Many people may be startled to learn that the Jesuits were among the largest slaveholders in the nation. But as the historian Craig Steven Wilder notes in the forthcoming book “Slavery’s Capitalism: A New History of American Economic Development,” the Catholic Church was fully involved with slavery in the colonial period. Professor Wilder writes that income from slave plantations gave Catholics the resources to resist colonial-era persecution, allowed the church to survive through the American Revolution and underwrote the church’s expansion.
Visitors to the Jesuit plantations, including an Irish priest who visited Maryland in 1820, documented the violence against the enslaved. Some urged the church to get rid of its slaves. But as Professor Wilder writes, “Rather than retreating from slaveholding, the bishops built their church by tracking the westward expansion of plantation slavery” after the Louisiana Purchase.
At Georgetown, slavery and scholarship were inextricably linked. The college relied on its plantations to help pay for its operations. When the school fell into trouble, the sale of the African-American men, women and children staved off its ruin.
The black Georgetown families might have been lost to history had the Jesuits not recorded their names. With that information in hand, a nonprofit group called the Georgetown Memory Project has begun tracking down living descendants of these families. The statistical model used by the project estimates that there are 12,000 to 15,000 living descendants of the original 272 enslaved people.
Following student protests last fall, the university removed from two campus buildings the names of the two priests who arranged the sale. In addition, a university working group made up of students, alumni, professors and others are studying ways for the university to acknowledge, memorialize and make amends for this history.
According to Richard Cellini, the Georgetown alumnus who established the memory project, some of the descendants wept openly when they were told of family histories that had been a mystery to them. As Catholics, some have experienced crises of faith since learning of the brutality of the 19th-century priests. None of the descendants he has spoken with have mentioned money or reparations for themselves, Mr. Cellini said.
The descendants want their ancestors recognized in a durable way. Some would like to see a permanent memorial on campus that honors the enslaved families, one descendant said, as “real people with real names.” Georgetown can begin by welcoming the descendants into the university family and listening to their suggestions.
The reparations movement, which calls for compensating the descendants of generations of enslaved Americans going back 250 years, has failed to gain traction in this country for a variety of reasons.
Most Americans see slavery as an artifact of the distant past that has no bearing on the nation’s present.
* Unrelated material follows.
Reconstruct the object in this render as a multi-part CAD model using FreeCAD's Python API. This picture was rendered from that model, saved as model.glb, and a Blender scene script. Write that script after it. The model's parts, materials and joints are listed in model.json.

And even people who are sympathetic to the reparations idea — and who acknowledge the continued imprint of slavery on society — have often argued that there is no way to distinguish descendants who have provable claims to compensation from those who do not, partly because enslaved people usually went unnamed in the United States census, which rendered them faceless in the historical record.
Bankers, merchants and manufacturers all profited from the slave trade, as did companies that insured slaving ships and their cargo. And more than a dozen universities have acknowledged ties to slavery. Even so, some will find ways to paper over the role that slavery played in their founding and early history.
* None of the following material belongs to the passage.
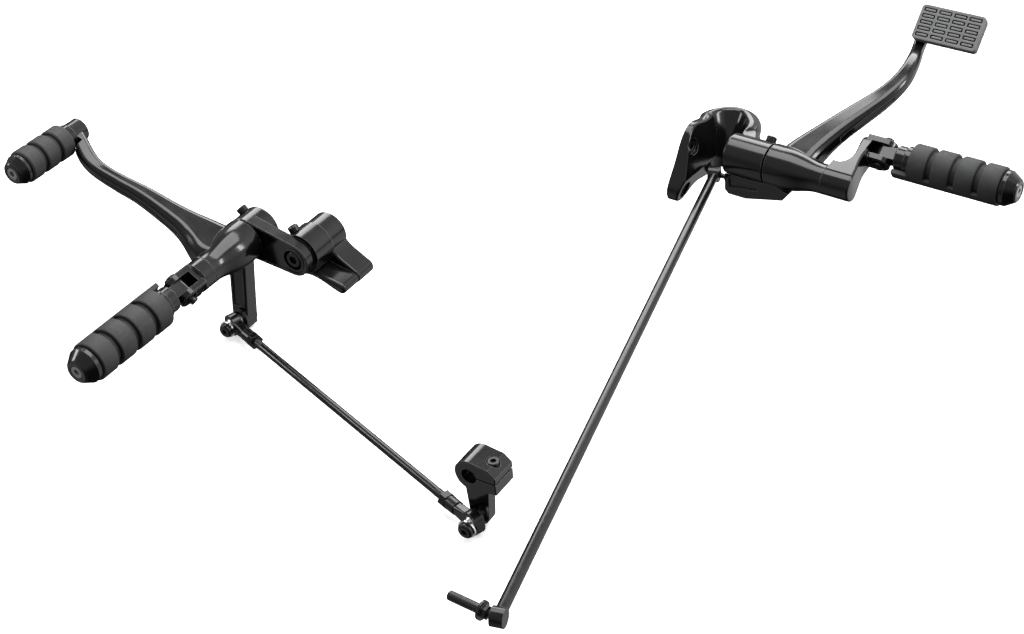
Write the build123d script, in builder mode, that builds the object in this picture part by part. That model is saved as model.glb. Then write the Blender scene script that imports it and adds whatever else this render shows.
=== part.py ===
from build123d import *

import os
from math import atan2, cos, degrees, radians, sin

# Motorcycle forward controls: a brake side and a shift side, laid out beside each other.
#
# Millimetres, +Z up. The origin is at the mouth of the brake bracket's upper frame bolt hole, on the
# face that meets the frame. +X points outboard on the brake side and +Y forward.
# Each side is modelled in its own frame: X along the pivot axis, outboard, with X = 0 at the inner end
# of the moving hub. On the brake side +Y points forward, and on the shift side +Y points rearward.

# Pivot shared by both sides
shaft_radius = 8.0
bush_wall = 2.0
bush_length = 16.0
bush_inset = 0.5
running_clearance = 0.05
face_gap = 0.3
washer_thickness = 1.0
washer_radius = 14.0
hub_length = 59.4
hub_inner_radius = 21.0
hub_outer_radius = 14.6
boss_radius = 20.5
edge_round = 1.2

# The peg axis lies this far ahead of and above the bracket's boss axis, on both sides
peg_offset_forward = 54.0
peg_offset_up = 9.2

# Foot peg, from its clevis pin outward
peg_pin_out = 32.3
peg_tilt = 32.0
peg_pin_radius = 4.0
peg_pin_head_radius = 6.2
peg_pin_head_height = 2.6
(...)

Such denials are impossible in the harrowing history of slavery at Georgetown University that Rachel Swarns recounted recently in The Times. In 1838, the Jesuits running the college that became Georgetown sold 272 African-American men, women and children into a hellish life on sugar plantations in the South to finance the college’s continued operation. On that fact, there is no dispute.
The sale by the Jesuits stands out for its sheer size and the directness of its relationship to the existence and fortunes of one of the country’s top Catholic universities. The names of the people who were taken from the Jesuit plantations in Maryland and shipped to New Orleans are known. The fact that some of their descendants have already been found makes this a particularly salient case in the emerging effort to confront one of history’s worst crimes against humanity.
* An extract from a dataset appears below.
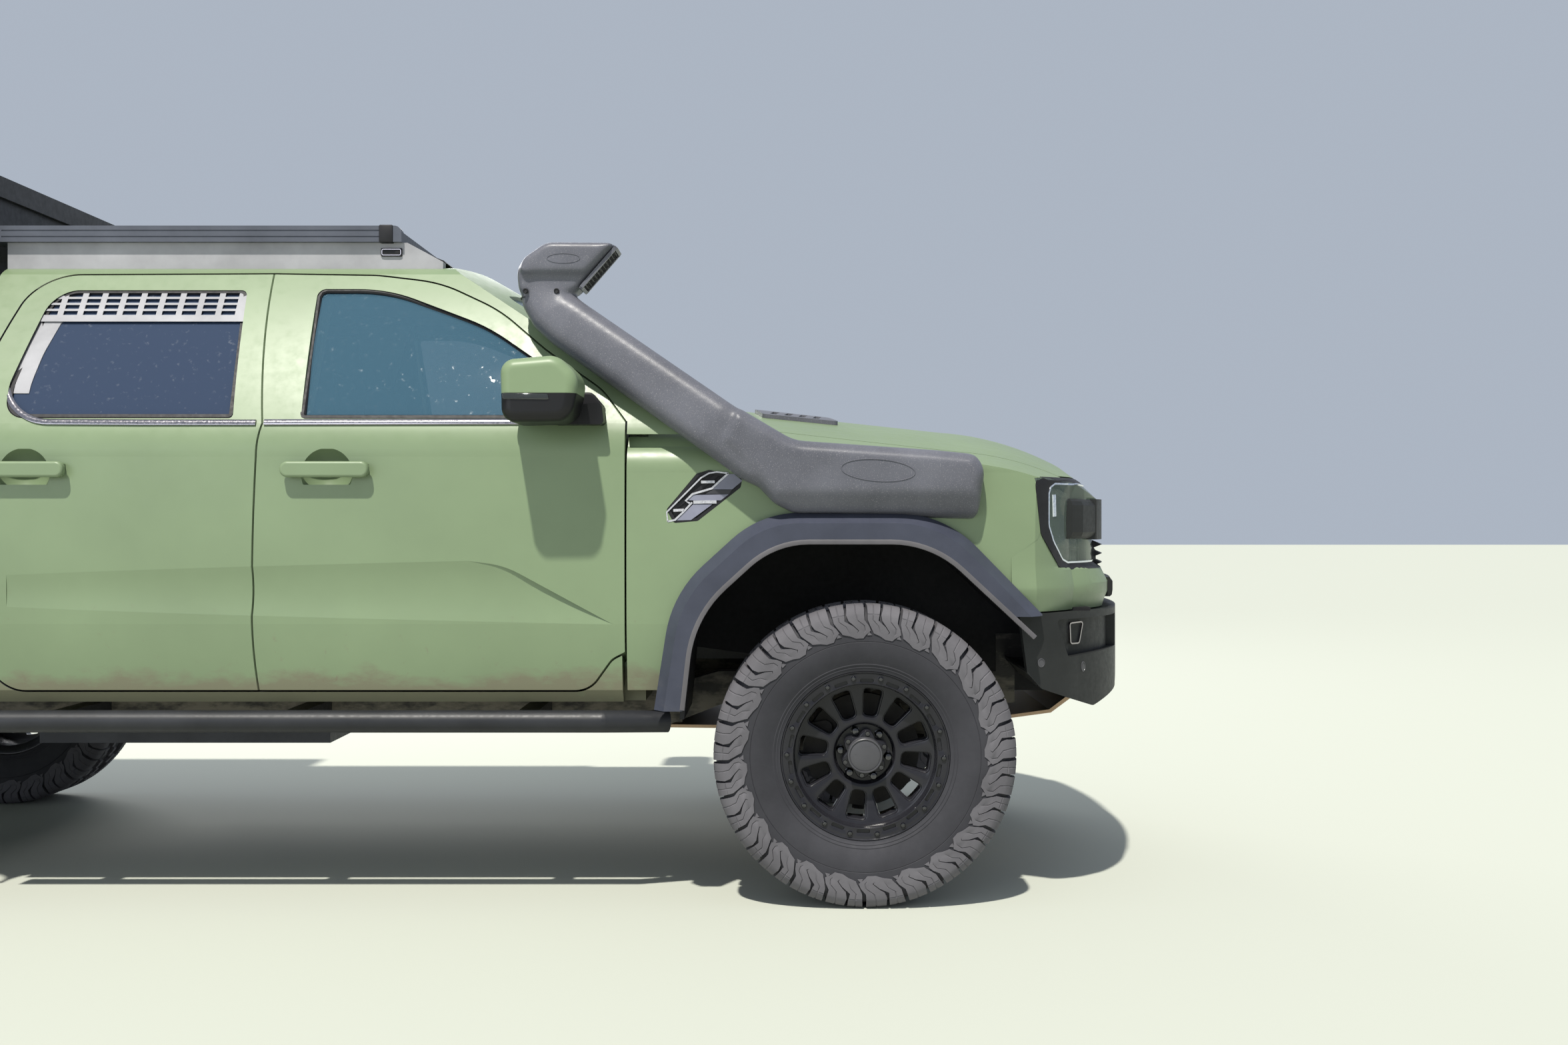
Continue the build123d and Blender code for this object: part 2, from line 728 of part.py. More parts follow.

Georgetown is morally obligated to adopt restorative measures, which should clearly include a scholarship fund for the descendants of those who were sold to save the institution.
Many people may be startled to learn that the Jesuits were among the largest slaveholders in the nation. But as the historian Craig Steven Wilder notes in the forthcoming book “Slavery’s Capitalism: A New History of American Economic Development,” the Catholic Church was fully involved with slavery in the colonial period. Professor Wilder writes that income from slave plantations gave Catholics the resources to resist colonial-era persecution, allowed the church to survive through the American Revolution and underwrote the church’s expansion.
Visitors to the Jesuit plantations, including an Irish priest who visited Maryland in 1820, documented the violence against the enslaved. Some urged the church to get rid of its slaves. But as Professor Wilder writes, “Rather than retreating from slaveholding, the bishops built their church by tracking the westward expansion of plantation slavery” after the Louisiana Purchase.
At Georgetown, slavery and scholarship were inextricably linked. The college relied on its plantations to help pay for its operations. When the school fell into trouble, the sale of the African-American men, women and children staved off its ruin.
The black Georgetown families might have been lost to history had the Jesuits not recorded their names. With that information in hand, a nonprofit group called the Georgetown Memory Project has begun tracking down living descendants of these families. The statistical model used by the project estimates that there are 12,000 to 15,000 living descendants of the original 272 enslaved people.
Following student protests last fall, the university removed from two campus buildings the names of the two priests who arranged the sale. In addition, a university working group made up of students, alumni, professors and others are studying ways for the university to acknowledge, memorialize and make amends for this history.
According to Richard Cellini, the Georgetown alumnus who established the memory project, some of the descendants wept openly when they were told of family histories that had been a mystery to them. As Catholics, some have experienced crises of faith since learning of the brutality of the 19th-century priests. None of the descendants he has spoken with have mentioned money or reparations for themselves, Mr. Cellini said.
The descendants want their ancestors recognized in a durable way. Some would like to see a permanent memorial on campus that honors the enslaved families, one descendant said, as “real people with real names.” Georgetown can begin by welcoming the descendants into the university family and listening to their suggestions.